What you should do.
Only the lines from the line that has "Write part 2" through the line that has "socket's own value." should be reproduced, exactly and with both ends kept.

Given records.
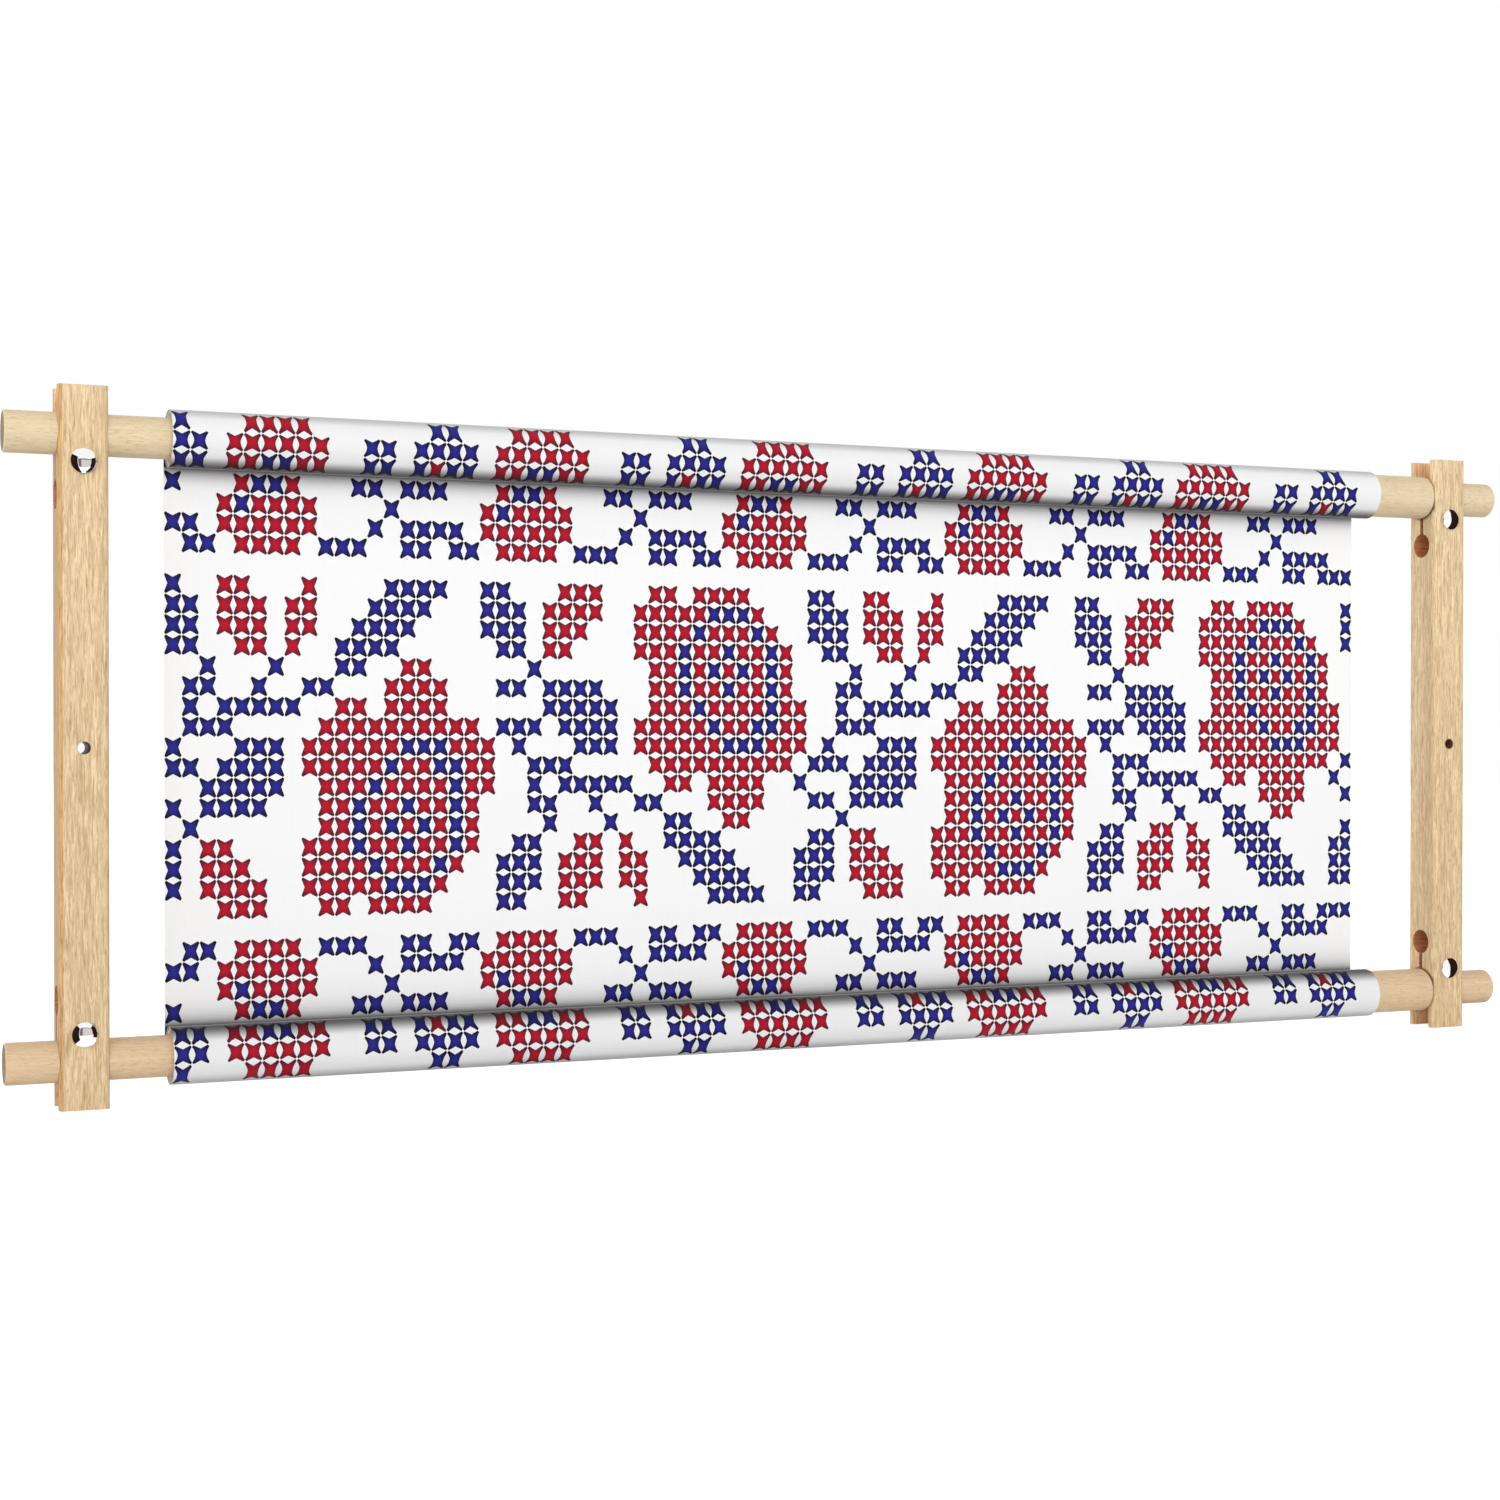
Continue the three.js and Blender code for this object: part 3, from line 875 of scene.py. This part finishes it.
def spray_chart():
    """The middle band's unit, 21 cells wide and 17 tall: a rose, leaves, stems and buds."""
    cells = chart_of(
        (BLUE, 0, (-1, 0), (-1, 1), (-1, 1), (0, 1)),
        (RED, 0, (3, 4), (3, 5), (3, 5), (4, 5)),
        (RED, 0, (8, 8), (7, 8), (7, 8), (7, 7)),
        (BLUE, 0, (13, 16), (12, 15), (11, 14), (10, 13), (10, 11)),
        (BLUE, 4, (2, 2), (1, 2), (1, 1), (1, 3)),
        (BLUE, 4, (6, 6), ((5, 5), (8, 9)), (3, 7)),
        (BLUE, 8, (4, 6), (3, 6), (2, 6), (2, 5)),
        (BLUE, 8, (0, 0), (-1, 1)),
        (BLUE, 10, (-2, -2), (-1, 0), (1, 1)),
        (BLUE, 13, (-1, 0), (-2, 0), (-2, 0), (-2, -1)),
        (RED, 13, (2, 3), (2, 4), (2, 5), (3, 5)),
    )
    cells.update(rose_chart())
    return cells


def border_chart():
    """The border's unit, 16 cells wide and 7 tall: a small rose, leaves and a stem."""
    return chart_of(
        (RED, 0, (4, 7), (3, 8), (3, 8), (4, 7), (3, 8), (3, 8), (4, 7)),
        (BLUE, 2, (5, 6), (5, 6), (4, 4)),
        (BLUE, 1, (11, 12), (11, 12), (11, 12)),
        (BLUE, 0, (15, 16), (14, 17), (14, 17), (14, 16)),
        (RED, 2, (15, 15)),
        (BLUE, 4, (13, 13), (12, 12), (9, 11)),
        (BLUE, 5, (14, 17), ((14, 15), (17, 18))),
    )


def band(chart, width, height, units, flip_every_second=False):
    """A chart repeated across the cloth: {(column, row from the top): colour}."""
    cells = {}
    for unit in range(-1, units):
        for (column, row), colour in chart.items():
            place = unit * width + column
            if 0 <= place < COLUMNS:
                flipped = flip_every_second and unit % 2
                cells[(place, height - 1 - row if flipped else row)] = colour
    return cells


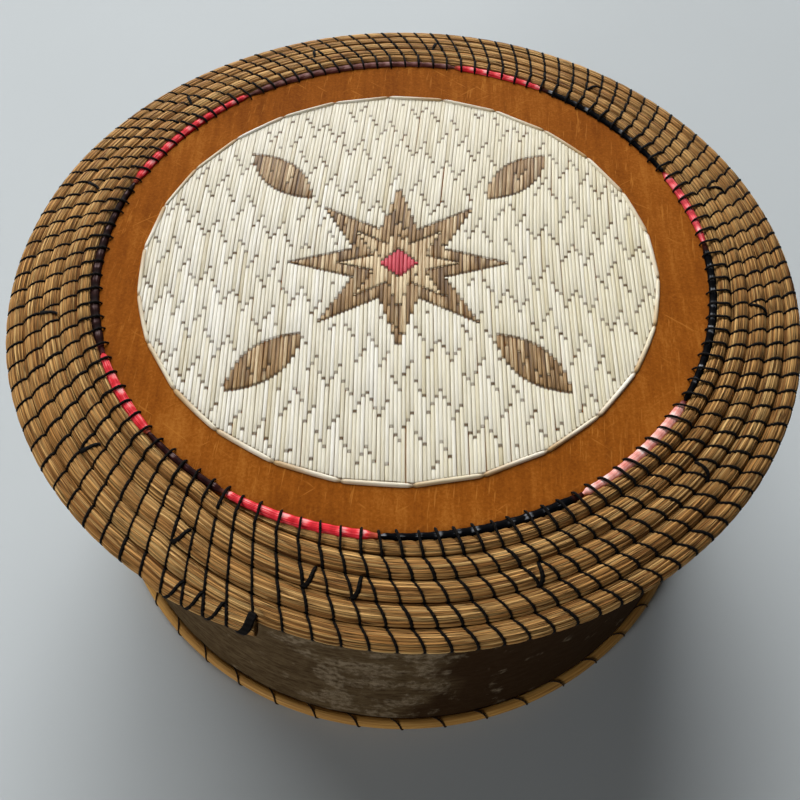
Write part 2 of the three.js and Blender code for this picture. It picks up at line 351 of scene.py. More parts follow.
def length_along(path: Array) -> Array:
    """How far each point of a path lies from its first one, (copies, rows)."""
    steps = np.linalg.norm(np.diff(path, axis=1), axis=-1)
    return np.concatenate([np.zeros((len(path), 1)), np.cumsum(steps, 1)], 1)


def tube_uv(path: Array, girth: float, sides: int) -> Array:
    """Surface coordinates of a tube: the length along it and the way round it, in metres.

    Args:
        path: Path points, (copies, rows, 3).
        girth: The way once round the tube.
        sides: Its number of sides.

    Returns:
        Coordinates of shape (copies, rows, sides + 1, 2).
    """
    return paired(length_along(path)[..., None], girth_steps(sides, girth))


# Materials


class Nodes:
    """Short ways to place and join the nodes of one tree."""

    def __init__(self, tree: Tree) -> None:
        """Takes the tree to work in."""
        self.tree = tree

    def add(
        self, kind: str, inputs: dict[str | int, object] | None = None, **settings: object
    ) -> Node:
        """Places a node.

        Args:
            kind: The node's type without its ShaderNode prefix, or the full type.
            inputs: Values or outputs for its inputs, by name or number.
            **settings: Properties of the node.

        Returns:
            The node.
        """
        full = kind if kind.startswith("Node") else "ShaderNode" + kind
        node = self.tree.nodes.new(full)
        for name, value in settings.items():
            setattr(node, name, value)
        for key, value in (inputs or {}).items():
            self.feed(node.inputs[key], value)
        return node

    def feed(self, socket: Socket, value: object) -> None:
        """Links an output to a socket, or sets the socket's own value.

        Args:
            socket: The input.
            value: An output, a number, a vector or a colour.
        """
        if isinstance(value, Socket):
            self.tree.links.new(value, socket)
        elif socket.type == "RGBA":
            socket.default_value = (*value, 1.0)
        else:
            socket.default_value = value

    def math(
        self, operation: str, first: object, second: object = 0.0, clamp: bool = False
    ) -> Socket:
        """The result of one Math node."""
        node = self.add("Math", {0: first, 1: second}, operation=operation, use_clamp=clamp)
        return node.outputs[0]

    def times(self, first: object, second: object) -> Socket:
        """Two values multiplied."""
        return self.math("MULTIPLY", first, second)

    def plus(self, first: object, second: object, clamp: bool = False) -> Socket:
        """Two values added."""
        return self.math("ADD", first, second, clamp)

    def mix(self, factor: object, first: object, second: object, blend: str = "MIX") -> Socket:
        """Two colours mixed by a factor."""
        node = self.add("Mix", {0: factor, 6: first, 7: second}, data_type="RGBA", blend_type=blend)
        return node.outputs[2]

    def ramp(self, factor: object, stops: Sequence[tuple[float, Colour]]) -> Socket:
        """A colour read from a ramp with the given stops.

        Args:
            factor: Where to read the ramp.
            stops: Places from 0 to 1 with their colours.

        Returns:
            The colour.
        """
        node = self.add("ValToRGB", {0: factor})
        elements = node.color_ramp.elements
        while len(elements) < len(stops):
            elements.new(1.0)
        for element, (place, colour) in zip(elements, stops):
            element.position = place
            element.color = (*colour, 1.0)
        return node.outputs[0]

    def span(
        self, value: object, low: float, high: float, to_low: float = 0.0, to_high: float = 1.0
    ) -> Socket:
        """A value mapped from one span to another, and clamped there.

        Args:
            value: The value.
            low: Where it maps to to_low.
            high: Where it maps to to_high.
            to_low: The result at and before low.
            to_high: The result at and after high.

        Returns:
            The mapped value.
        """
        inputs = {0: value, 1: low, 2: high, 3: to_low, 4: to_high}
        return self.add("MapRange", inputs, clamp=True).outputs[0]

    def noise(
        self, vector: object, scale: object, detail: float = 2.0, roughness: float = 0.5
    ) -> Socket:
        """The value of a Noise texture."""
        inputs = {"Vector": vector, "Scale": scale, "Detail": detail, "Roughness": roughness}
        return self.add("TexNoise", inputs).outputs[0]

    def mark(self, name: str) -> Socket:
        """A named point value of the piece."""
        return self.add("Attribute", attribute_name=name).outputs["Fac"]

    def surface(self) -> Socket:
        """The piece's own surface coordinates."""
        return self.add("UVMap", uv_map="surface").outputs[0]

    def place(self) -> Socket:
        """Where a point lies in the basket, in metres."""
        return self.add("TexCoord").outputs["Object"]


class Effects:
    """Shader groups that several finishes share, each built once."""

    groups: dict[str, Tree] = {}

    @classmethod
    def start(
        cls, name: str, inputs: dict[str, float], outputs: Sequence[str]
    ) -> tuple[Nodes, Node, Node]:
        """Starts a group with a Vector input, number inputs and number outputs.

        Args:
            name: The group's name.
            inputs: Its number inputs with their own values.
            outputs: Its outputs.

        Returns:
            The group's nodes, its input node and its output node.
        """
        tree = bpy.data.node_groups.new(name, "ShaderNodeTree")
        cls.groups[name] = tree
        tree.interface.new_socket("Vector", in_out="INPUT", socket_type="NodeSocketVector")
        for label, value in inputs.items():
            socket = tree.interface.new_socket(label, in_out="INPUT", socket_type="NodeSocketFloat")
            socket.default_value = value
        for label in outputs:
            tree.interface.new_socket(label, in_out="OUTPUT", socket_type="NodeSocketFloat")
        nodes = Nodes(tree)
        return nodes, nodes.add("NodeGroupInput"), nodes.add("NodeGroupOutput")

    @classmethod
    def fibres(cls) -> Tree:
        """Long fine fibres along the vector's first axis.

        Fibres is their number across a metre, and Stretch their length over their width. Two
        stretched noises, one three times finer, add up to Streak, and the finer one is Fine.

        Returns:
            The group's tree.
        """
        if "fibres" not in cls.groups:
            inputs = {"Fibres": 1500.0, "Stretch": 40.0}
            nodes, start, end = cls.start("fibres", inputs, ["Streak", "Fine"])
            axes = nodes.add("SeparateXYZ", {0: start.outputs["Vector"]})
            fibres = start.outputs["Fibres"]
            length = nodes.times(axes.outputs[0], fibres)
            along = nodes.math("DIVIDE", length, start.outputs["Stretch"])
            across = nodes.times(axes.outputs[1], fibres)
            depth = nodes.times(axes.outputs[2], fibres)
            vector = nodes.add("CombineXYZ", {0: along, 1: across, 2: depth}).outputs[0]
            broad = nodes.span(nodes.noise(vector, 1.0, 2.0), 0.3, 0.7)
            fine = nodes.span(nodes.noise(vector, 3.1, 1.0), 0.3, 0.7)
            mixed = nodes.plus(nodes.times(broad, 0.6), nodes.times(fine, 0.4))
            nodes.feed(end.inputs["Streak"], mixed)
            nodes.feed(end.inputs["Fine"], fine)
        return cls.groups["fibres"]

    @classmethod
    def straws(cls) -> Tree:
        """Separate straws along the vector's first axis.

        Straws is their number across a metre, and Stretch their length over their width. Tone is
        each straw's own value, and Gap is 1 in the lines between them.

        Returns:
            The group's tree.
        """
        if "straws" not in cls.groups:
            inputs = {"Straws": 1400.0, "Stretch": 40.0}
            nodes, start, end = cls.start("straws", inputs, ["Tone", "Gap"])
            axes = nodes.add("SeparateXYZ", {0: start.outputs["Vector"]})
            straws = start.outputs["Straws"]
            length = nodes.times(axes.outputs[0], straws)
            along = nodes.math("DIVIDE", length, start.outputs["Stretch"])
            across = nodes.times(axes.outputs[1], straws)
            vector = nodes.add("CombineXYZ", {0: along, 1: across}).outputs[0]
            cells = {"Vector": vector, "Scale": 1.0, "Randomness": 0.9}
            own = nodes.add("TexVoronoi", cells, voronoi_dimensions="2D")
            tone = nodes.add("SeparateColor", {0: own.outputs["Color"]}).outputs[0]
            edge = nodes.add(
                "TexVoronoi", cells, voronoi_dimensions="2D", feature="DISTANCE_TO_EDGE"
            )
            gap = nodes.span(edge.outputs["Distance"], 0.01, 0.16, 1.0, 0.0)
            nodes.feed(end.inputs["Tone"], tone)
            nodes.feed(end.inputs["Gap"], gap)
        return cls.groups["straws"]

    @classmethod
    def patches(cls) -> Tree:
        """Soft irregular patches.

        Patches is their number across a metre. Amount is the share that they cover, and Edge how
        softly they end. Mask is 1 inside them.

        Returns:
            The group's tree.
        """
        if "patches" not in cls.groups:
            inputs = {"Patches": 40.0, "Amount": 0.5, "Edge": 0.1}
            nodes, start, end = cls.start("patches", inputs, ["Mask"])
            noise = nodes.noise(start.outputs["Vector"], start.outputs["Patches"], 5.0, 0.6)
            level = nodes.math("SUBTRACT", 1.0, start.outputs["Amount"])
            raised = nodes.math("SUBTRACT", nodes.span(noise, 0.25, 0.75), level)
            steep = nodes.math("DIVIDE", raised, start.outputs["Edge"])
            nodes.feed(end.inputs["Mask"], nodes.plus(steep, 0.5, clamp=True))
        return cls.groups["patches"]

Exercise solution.
Write part 2 of the three.js and Blender code for this picture. It picks up at line 351 of scene.py. More parts follow.
def length_along(path: Array) -> Array:
    """How far each point of a path lies from its first one, (copies, rows)."""
    steps = np.linalg.norm(np.diff(path, axis=1), axis=-1)
    return np.concatenate([np.zeros((len(path), 1)), np.cumsum(steps, 1)], 1)


def tube_uv(path: Array, girth: float, sides: int) -> Array:
    """Surface coordinates of a tube: the length along it and the way round it, in metres.

    Args:
        path: Path points, (copies, rows, 3).
        girth: The way once round the tube.
        sides: Its number of sides.

    Returns:
        Coordinates of shape (copies, rows, sides + 1, 2).
    """
    return paired(length_along(path)[..., None], girth_steps(sides, girth))


# Materials


class Nodes:
    """Short ways to place and join the nodes of one tree."""

    def __init__(self, tree: Tree) -> None:
        """Takes the tree to work in."""
        self.tree = tree

    def add(
        self, kind: str, inputs: dict[str | int, object] | None = None, **settings: object
    ) -> Node:
        """Places a node.

        Args:
            kind: The node's type without its ShaderNode prefix, or the full type.
            inputs: Values or outputs for its inputs, by name or number.
            **settings: Properties of the node.

        Returns:
            The node.
        """
        full = kind if kind.startswith("Node") else "ShaderNode" + kind
        node = self.tree.nodes.new(full)
        for name, value in settings.items():
            setattr(node, name, value)
        for key, value in (inputs or {}).items():
            self.feed(node.inputs[key], value)
        return node

    def feed(self, socket: Socket, value: object) -> None:
        """Links an output to a socket, or sets the socket's own value.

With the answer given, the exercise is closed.